À l’écoute d’Infra et The Blue Notebooks, le spectateur est parfois perdu, cherchant des yeux le film qui accompagnerait une telle musique, au point de se demander si Richter ne joue pas justement avec l’absence d’images pour que nos cerveaux saturés puissent se vider et imaginer à nouveau, refaire leur propre film. Or, ces deux albums sont clairement présentés par Max Richter comme des créations politiques et engagées.

Face à l’absence d’images, l’imagination doit donc prendre le relai et se laisser conduire par le fil de la musique : si celle-ci ne cherche pas à refléter le caractère tragique des événements par un jeu de crescendos et de decrescendos par exemple, elle n’est pas non plus une fuite hors de la réalité qui permettrait de s’échapper. Il semblerait plutôt qu’elle exprime un état de tension extrême où, à chaque instant, la terreur et l’espoir pourraient surgir. La musique de Max Richter crée un sentiment d’attente, tendue et dramatique, reflétant peut-être le moment précédant celui où la catastrophe surgit.

Ainsi, le fait d’assister à un concert comme celui-ci permet de se reposer la question de la nature du lien existant entre musique et politique, mais aussi d’analyser la structure et les effets des compositions post-minimalistes de Max Richter.

 

Infra et The Blue Notebooks.

La première partie du concert commence avec Infra, composée en 2008. Max Richter vient préciser au micro que le titre est une référence directe au métro, qui se trouve « en dessous », « à l’intérieur » de Londres. Il rajoute également que l’œuvre est inspirée par la notion de « travelers » et par le cycle du Winterreise de Schubert, littéralement « Le Voyage d’hiver », dont il aime la musique et la signification : des voyageurs – les humains – qui se dirigent vers la mort.

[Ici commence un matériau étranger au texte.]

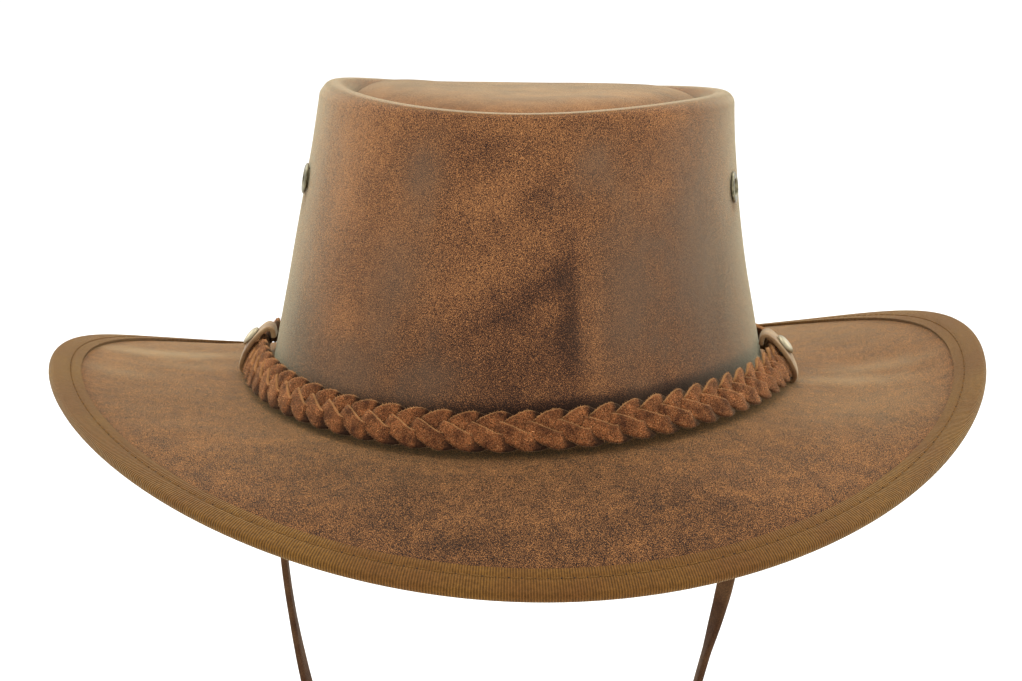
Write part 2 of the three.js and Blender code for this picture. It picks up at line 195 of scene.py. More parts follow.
def brim(turn, distance, lift=0.0):
    """The brim's top face: distance out from the foot, and lift off the face."""
    slope = np.radians(form("slope", turn))
    half = np.radians(form("curl", turn)) / BRIM_WIDTH * distance / 2
    straight = np.abs(half) < 1e-9
    chord = distance * np.where(straight, 1.0, np.sin(half) / np.where(straight, 1.0, half))
    out = chord * np.cos(slope + half) - lift * np.sin(slope + 2 * half)
    rise = chord * np.sin(slope + half) + lift * np.cos(slope + 2 * half)
    level = outward(FOOT_HALF_WIDTH, FOOT_HALF_LENGTH, turn)
    return foot(turn) + level * out[..., None] + stack(0.0, 0.0, rise)


print("front rim height, mm:", round(float(rim(math.radians(270))[2]), 1))

# %% [markdown]
# ## Tools for soft pieces
# Almost every piece here is a strip or a sheet that runs round the hat or along a line.
# One helper joins rows of points into a closed skin, and another gives a sheet its second
# face and its cut edge. Faces are turned outwards by the sign of the volume they enclose.

# %% Skins, sheets and strips
def smooth_rows(control, steps):
    """A Catmull-Rom curve through the points of each row, with steps pieces a span."""
    first = 2 * control[..., :1, :] - control[..., 1:2, :]
    last = 2 * control[..., -1:, :] - control[..., -2:-1, :]
    padded = np.concatenate([first, control, last], axis=-2)
    spans = []
    for k in range(control.shape[-2] - 1):
        a, b, c, d = (padded[..., k + n:k + n + 1, :] for n in range(4))
        t = (np.arange(steps) / steps)[:, None]
        spans.append(0.5 * (2 * b + (c - a) * t + (2 * a - 5 * b + 4 * c - d) * t**2
                            + (3 * b - a - 3 * c + d) * t**3))
    return np.concatenate([*spans, control[..., -1:, :]], axis=-2)


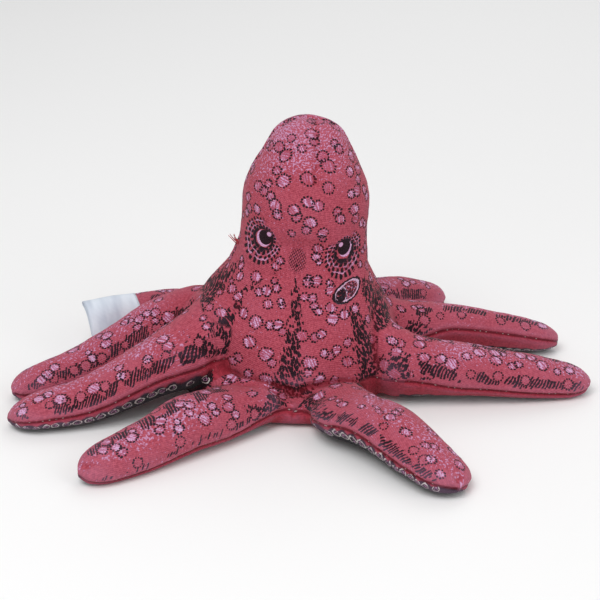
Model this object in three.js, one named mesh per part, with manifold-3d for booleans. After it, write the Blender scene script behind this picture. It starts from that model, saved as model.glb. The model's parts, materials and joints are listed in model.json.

La caractéristique de cette œuvre mélancolique réside, encore une fois, dans l’idée d’une menace prête à surgir, d’un tragique latent qui se fait sentir lorsque la place est laissée au piano ou aux violons.

Dans The Blue Notebooks, Max Richter fait intervenir des textes de Kafka et de Milosz, mais les mots sont peu audibles. Plus que le sens, le fait d’entendre des voix parlées vient ajouter une touche différente à l’ensemble, dominé par une atmosphère empreinte d’un sentiment de mort. Pourtant, la tension éclate parfois, comme dans le morceau Organum, ou dans les jeux de crescendo de la dernière pièce.

À la fin du concert, la dimension politique des œuvres n’est pas forcément celle qui laisse la plus grande trace, mais c’est plutôt l’impression d’avoir été traversé par la musique d’un compositeur qui maîtrise avec perfection l’effet des notes, de la musique, des tonalités et leur effet sur la conscience et les émotions des spectateurs.